AIM:
Output all lines exactly.

RAW DATA:
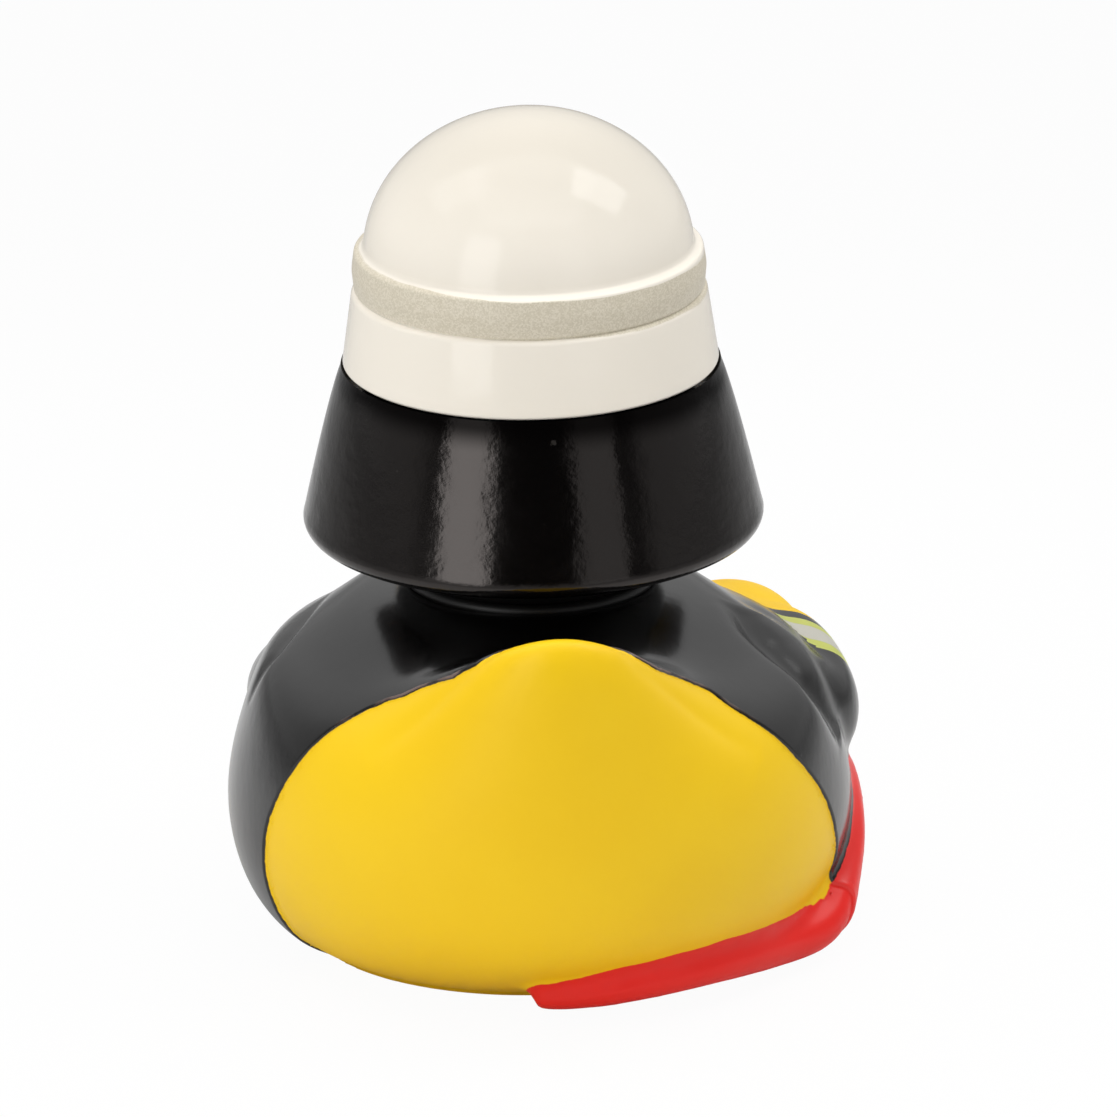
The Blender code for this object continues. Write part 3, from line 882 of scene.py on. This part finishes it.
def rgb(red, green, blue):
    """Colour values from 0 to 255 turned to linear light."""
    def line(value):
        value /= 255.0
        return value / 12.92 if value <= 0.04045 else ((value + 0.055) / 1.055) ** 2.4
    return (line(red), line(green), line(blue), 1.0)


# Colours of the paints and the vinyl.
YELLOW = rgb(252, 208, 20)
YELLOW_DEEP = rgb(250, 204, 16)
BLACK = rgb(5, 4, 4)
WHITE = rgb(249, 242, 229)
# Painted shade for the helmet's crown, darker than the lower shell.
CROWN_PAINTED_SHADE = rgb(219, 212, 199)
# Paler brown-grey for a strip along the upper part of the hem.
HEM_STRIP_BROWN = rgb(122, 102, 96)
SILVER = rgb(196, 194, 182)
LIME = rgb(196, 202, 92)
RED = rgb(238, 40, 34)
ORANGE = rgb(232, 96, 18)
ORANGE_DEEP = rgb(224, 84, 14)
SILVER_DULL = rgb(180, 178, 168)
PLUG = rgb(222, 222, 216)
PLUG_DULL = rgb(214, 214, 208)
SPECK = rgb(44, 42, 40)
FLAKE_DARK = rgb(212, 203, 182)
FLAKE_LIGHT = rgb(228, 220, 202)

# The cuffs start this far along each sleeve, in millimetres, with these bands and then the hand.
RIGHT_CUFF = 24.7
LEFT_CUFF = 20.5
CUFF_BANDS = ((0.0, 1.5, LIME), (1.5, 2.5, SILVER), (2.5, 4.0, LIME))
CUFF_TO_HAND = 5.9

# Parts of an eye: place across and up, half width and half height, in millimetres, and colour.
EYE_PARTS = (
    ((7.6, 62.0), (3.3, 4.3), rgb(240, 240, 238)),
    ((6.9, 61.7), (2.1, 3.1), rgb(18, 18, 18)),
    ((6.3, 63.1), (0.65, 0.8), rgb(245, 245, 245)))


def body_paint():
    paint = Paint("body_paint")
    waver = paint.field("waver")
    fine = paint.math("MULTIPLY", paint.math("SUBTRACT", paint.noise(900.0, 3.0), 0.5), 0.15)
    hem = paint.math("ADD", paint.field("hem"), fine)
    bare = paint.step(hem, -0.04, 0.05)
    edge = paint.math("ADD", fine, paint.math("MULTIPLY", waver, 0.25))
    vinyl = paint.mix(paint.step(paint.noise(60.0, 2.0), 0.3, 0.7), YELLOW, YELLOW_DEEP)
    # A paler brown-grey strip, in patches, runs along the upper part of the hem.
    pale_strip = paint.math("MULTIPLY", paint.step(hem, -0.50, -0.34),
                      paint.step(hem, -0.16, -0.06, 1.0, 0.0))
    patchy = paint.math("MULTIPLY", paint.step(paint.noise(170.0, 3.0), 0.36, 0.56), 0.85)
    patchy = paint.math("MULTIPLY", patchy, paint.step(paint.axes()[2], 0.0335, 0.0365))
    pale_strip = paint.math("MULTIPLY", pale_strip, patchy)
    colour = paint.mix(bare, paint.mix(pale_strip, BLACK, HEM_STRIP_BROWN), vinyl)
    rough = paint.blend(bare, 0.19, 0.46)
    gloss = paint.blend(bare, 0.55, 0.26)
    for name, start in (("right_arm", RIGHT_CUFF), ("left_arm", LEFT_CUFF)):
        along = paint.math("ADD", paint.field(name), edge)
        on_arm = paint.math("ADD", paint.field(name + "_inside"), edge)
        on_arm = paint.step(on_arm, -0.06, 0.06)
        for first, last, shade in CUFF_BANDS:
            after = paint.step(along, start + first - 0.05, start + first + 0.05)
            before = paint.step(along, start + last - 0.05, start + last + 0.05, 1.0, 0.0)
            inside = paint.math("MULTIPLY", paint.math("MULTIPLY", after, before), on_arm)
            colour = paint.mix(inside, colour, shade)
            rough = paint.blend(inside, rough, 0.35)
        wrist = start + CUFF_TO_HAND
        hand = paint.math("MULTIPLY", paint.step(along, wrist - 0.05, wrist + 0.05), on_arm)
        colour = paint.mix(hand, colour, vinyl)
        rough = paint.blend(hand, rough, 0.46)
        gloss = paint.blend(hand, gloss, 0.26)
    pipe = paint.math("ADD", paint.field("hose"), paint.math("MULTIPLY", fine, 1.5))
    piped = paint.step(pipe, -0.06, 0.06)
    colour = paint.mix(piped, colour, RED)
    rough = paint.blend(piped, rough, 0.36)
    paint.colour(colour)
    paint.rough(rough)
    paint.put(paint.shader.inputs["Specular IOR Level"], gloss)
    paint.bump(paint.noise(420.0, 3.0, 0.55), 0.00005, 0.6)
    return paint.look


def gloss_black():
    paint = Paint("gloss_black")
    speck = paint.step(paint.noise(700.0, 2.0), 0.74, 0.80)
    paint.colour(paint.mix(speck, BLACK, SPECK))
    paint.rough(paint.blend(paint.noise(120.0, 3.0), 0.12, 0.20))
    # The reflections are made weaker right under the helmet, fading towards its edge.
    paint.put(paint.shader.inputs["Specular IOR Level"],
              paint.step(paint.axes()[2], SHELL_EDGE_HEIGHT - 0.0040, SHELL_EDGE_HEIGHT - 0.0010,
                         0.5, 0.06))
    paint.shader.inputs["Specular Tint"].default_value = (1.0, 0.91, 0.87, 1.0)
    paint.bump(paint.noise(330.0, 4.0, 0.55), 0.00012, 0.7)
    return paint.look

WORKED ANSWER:
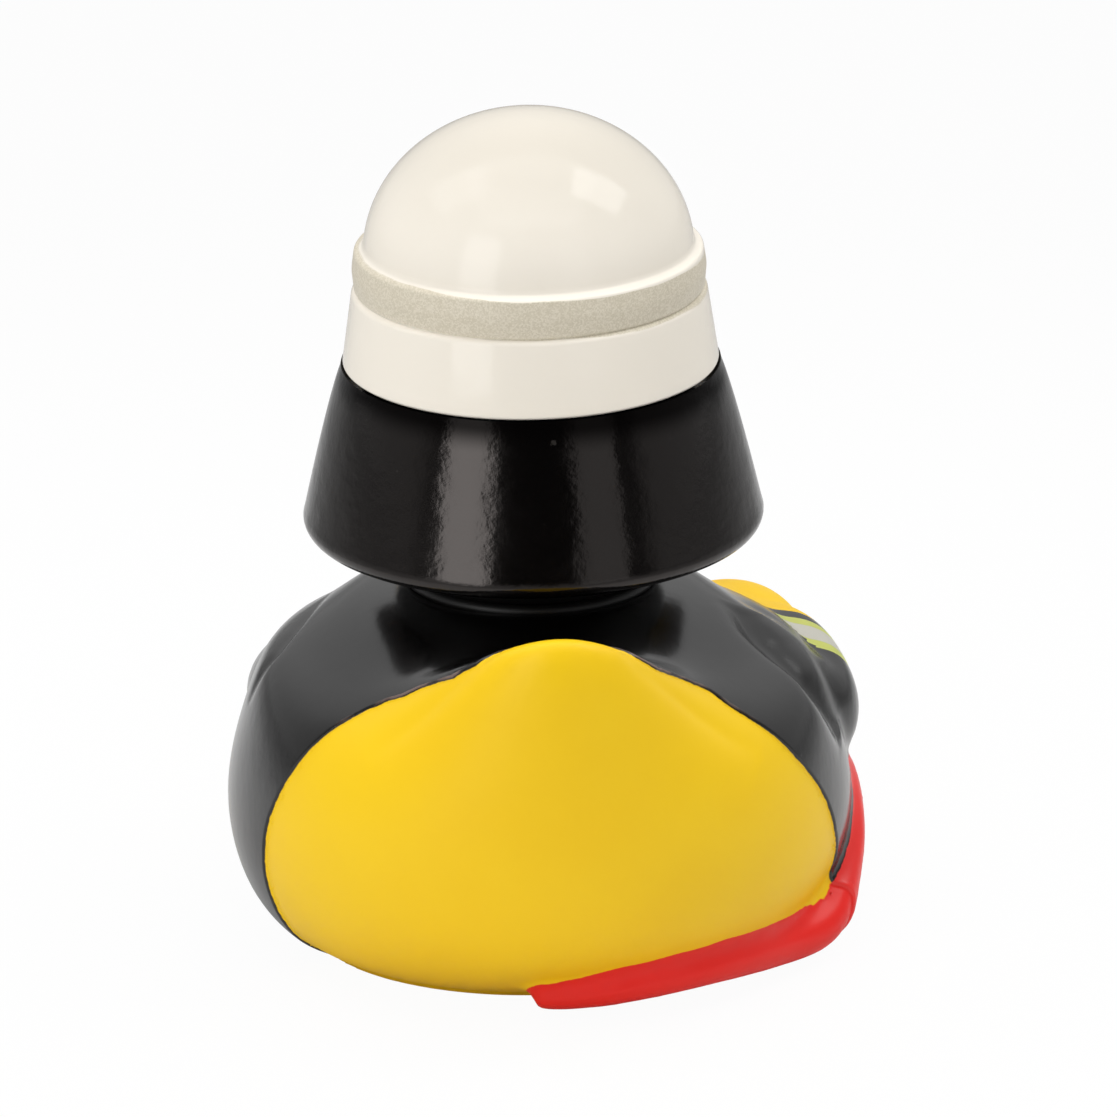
The Blender code for this object continues. Write part 3, from line 882 of scene.py on. This part finishes it.
def rgb(red, green, blue):
    """Colour values from 0 to 255 turned to linear light."""
    def line(value):
        value /= 255.0
        return value / 12.92 if value <= 0.04045 else ((value + 0.055) / 1.055) ** 2.4
    return (line(red), line(green), line(blue), 1.0)


# Colours of the paints and the vinyl.
YELLOW = rgb(252, 208, 20)
YELLOW_DEEP = rgb(250, 204, 16)
BLACK = rgb(5, 4, 4)
WHITE = rgb(249, 242, 229)
# Painted shade for the helmet's crown, darker than the lower shell.
CROWN_PAINTED_SHADE = rgb(219, 212, 199)
# Paler brown-grey for a strip along the upper part of the hem.
HEM_STRIP_BROWN = rgb(122, 102, 96)
SILVER = rgb(196, 194, 182)
LIME = rgb(196, 202, 92)
RED = rgb(238, 40, 34)
ORANGE = rgb(232, 96, 18)
ORANGE_DEEP = rgb(224, 84, 14)
SILVER_DULL = rgb(180, 178, 168)
PLUG = rgb(222, 222, 216)
PLUG_DULL = rgb(214, 214, 208)
SPECK = rgb(44, 42, 40)
FLAKE_DARK = rgb(212, 203, 182)
FLAKE_LIGHT = rgb(228, 220, 202)

# The cuffs start this far along each sleeve, in millimetres, with these bands and then the hand.
RIGHT_CUFF = 24.7
LEFT_CUFF = 20.5
CUFF_BANDS = ((0.0, 1.5, LIME), (1.5, 2.5, SILVER), (2.5, 4.0, LIME))
CUFF_TO_HAND = 5.9

# Parts of an eye: place across and up, half width and half height, in millimetres, and colour.
EYE_PARTS = (
    ((7.6, 62.0), (3.3, 4.3), rgb(240, 240, 238)),
    ((6.9, 61.7), (2.1, 3.1), rgb(18, 18, 18)),
    ((6.3, 63.1), (0.65, 0.8), rgb(245, 245, 245)))


def body_paint():
    paint = Paint("body_paint")
    waver = paint.field("waver")
    fine = paint.math("MULTIPLY", paint.math("SUBTRACT", paint.noise(900.0, 3.0), 0.5), 0.15)
    hem = paint.math("ADD", paint.field("hem"), fine)
    bare = paint.step(hem, -0.04, 0.05)
    edge = paint.math("ADD", fine, paint.math("MULTIPLY", waver, 0.25))
    vinyl = paint.mix(paint.step(paint.noise(60.0, 2.0), 0.3, 0.7), YELLOW, YELLOW_DEEP)
    # A paler brown-grey strip, in patches, runs along the upper part of the hem.
    pale_strip = paint.math("MULTIPLY", paint.step(hem, -0.50, -0.34),
                      paint.step(hem, -0.16, -0.06, 1.0, 0.0))
    patchy = paint.math("MULTIPLY", paint.step(paint.noise(170.0, 3.0), 0.36, 0.56), 0.85)
    patchy = paint.math("MULTIPLY", patchy, paint.step(paint.axes()[2], 0.0335, 0.0365))
    pale_strip = paint.math("MULTIPLY", pale_strip, patchy)
    colour = paint.mix(bare, paint.mix(pale_strip, BLACK, HEM_STRIP_BROWN), vinyl)
    rough = paint.blend(bare, 0.19, 0.46)
    gloss = paint.blend(bare, 0.55, 0.26)
    for name, start in (("right_arm", RIGHT_CUFF), ("left_arm", LEFT_CUFF)):
        along = paint.math("ADD", paint.field(name), edge)
        on_arm = paint.math("ADD", paint.field(name + "_inside"), edge)
        on_arm = paint.step(on_arm, -0.06, 0.06)
        for first, last, shade in CUFF_BANDS:
            after = paint.step(along, start + first - 0.05, start + first + 0.05)
            before = paint.step(along, start + last - 0.05, start + last + 0.05, 1.0, 0.0)
            inside = paint.math("MULTIPLY", paint.math("MULTIPLY", after, before), on_arm)
            colour = paint.mix(inside, colour, shade)
            rough = paint.blend(inside, rough, 0.35)
        wrist = start + CUFF_TO_HAND
        hand = paint.math("MULTIPLY", paint.step(along, wrist - 0.05, wrist + 0.05), on_arm)
        colour = paint.mix(hand, colour, vinyl)
        rough = paint.blend(hand, rough, 0.46)
        gloss = paint.blend(hand, gloss, 0.26)
    pipe = paint.math("ADD", paint.field("hose"), paint.math("MULTIPLY", fine, 1.5))
    piped = paint.step(pipe, -0.06, 0.06)
    colour = paint.mix(piped, colour, RED)
    rough = paint.blend(piped, rough, 0.36)
    paint.colour(colour)
    paint.rough(rough)
    paint.put(paint.shader.inputs["Specular IOR Level"], gloss)
    paint.bump(paint.noise(420.0, 3.0, 0.55), 0.00005, 0.6)
    return paint.look


def gloss_black():
    paint = Paint("gloss_black")
    speck = paint.step(paint.noise(700.0, 2.0), 0.74, 0.80)
    paint.colour(paint.mix(speck, BLACK, SPECK))
    paint.rough(paint.blend(paint.noise(120.0, 3.0), 0.12, 0.20))
    # The reflections are made weaker right under the helmet, fading towards its edge.
    paint.put(paint.shader.inputs["Specular IOR Level"],
              paint.step(paint.axes()[2], SHELL_EDGE_HEIGHT - 0.0040, SHELL_EDGE_HEIGHT - 0.0010,
                         0.5, 0.06))
    paint.shader.inputs["Specular Tint"].default_value = (1.0, 0.91, 0.87, 1.0)
    paint.bump(paint.noise(330.0, 4.0, 0.55), 0.00012, 0.7)
    return paint.look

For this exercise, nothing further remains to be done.